[Entries from a dataset]
────────

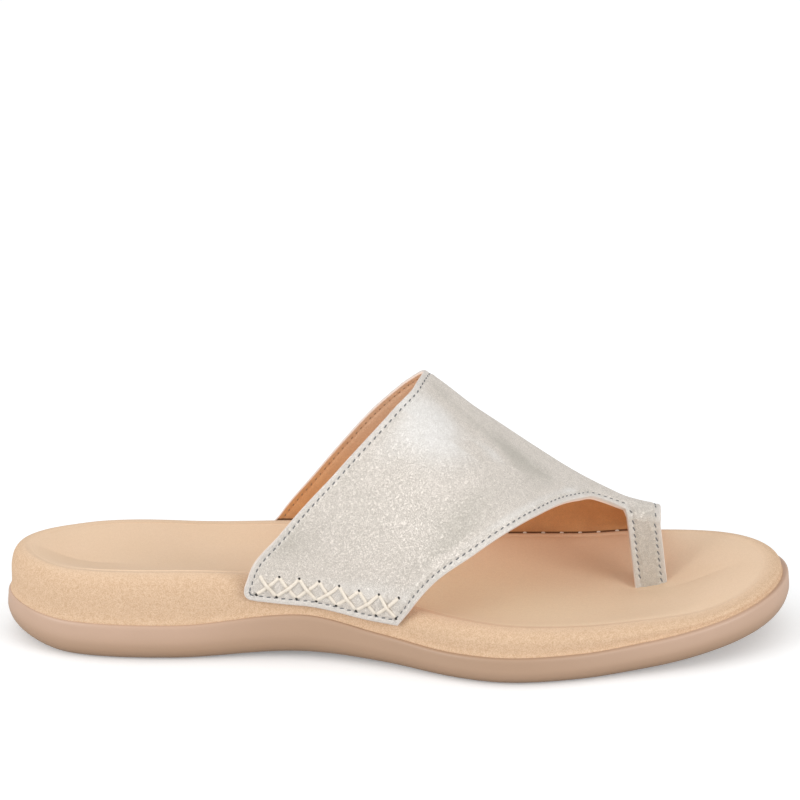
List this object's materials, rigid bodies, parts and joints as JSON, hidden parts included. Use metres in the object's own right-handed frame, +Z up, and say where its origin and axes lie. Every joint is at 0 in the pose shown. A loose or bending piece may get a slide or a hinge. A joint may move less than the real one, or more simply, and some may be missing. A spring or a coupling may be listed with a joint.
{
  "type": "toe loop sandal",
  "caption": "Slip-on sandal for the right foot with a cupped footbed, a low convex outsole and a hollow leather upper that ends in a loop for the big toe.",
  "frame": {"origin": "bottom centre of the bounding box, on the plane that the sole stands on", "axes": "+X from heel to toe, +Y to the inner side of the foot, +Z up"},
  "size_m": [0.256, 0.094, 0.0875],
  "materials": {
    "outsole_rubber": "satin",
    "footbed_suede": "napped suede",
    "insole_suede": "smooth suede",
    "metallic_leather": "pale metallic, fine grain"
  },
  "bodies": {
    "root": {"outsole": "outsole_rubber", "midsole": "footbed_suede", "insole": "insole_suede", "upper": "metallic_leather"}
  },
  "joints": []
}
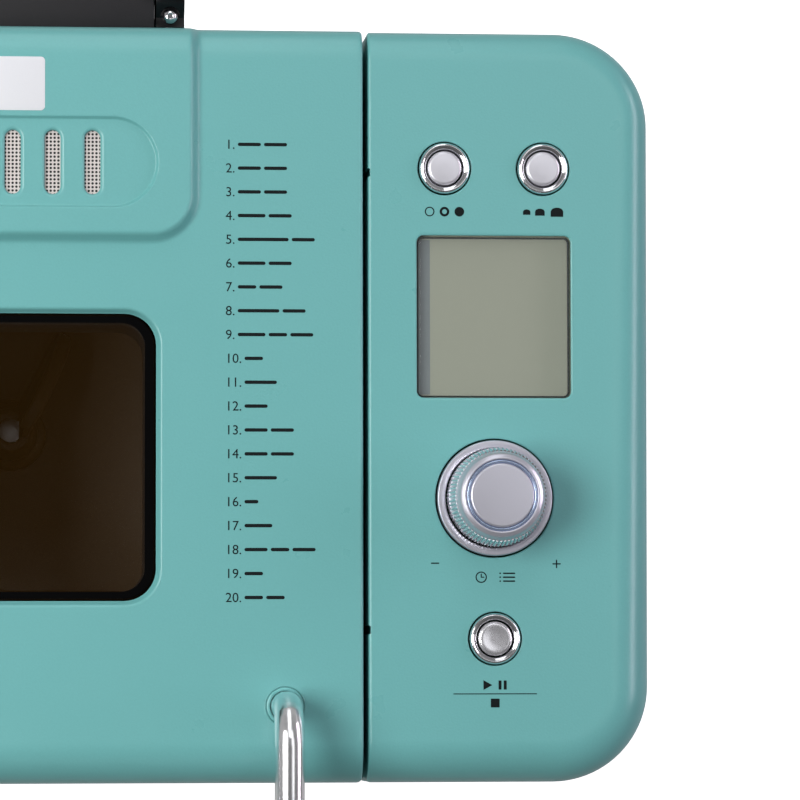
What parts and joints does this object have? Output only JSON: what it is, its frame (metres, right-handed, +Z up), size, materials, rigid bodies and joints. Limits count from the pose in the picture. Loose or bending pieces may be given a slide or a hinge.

────────

--- OBJECTIVE ---
Write the entries again, exactly as they stand.

--- RESULT OF THE TASK ---
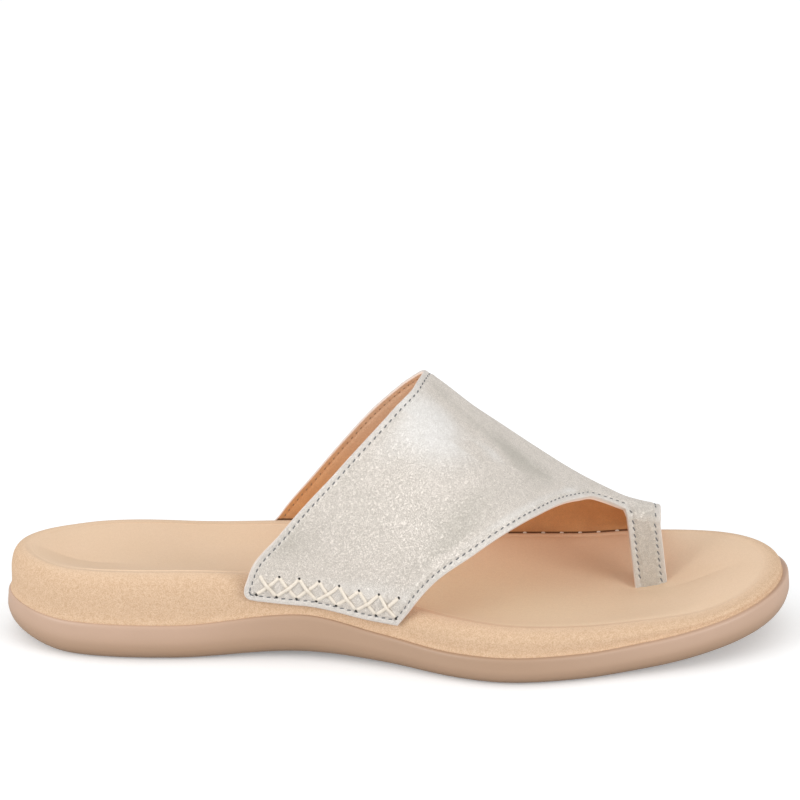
List this object's materials, rigid bodies, parts and joints as JSON, hidden parts included. Use metres in the object's own right-handed frame, +Z up, and say where its origin and axes lie. Every joint is at 0 in the pose shown. A loose or bending piece may get a slide or a hinge. A joint may move less than the real one, or more simply, and some may be missing. A spring or a coupling may be listed with a joint.
{
  "type": "toe loop sandal",
  "caption": "Slip-on sandal for the right foot with a cupped footbed, a low convex outsole and a hollow leather upper that ends in a loop for the big toe.",
  "frame": {"origin": "bottom centre of the bounding box, on the plane that the sole stands on", "axes": "+X from heel to toe, +Y to the inner side of the foot, +Z up"},
  "size_m": [0.256, 0.094, 0.0875],
  "materials": {
    "outsole_rubber": "satin",
    "footbed_suede": "napped suede",
    "insole_suede": "smooth suede",
    "metallic_leather": "pale metallic, fine grain"
  },
  "bodies": {
    "root": {"outsole": "outsole_rubber", "midsole": "footbed_suede", "insole": "insole_suede", "upper": "metallic_leather"}
  },
  "joints": []
}
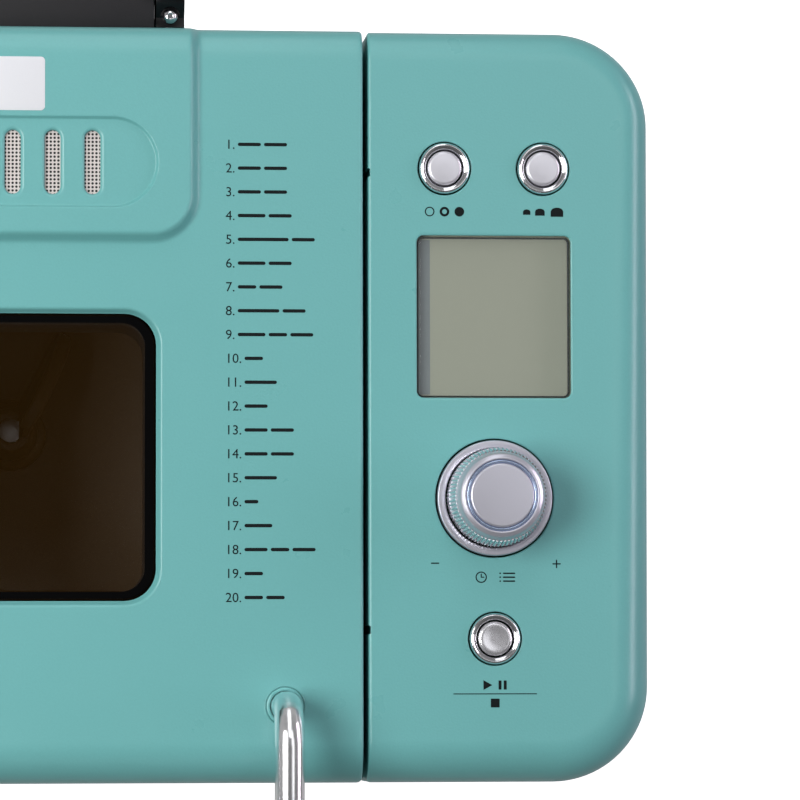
What parts and joints does this object have? Output only JSON: what it is, its frame (metres, right-handed, +Z up), size, materials, rigid bodies and joints. Limits count from the pose in the picture. Loose or bending pieces may be given a slide or a hinge.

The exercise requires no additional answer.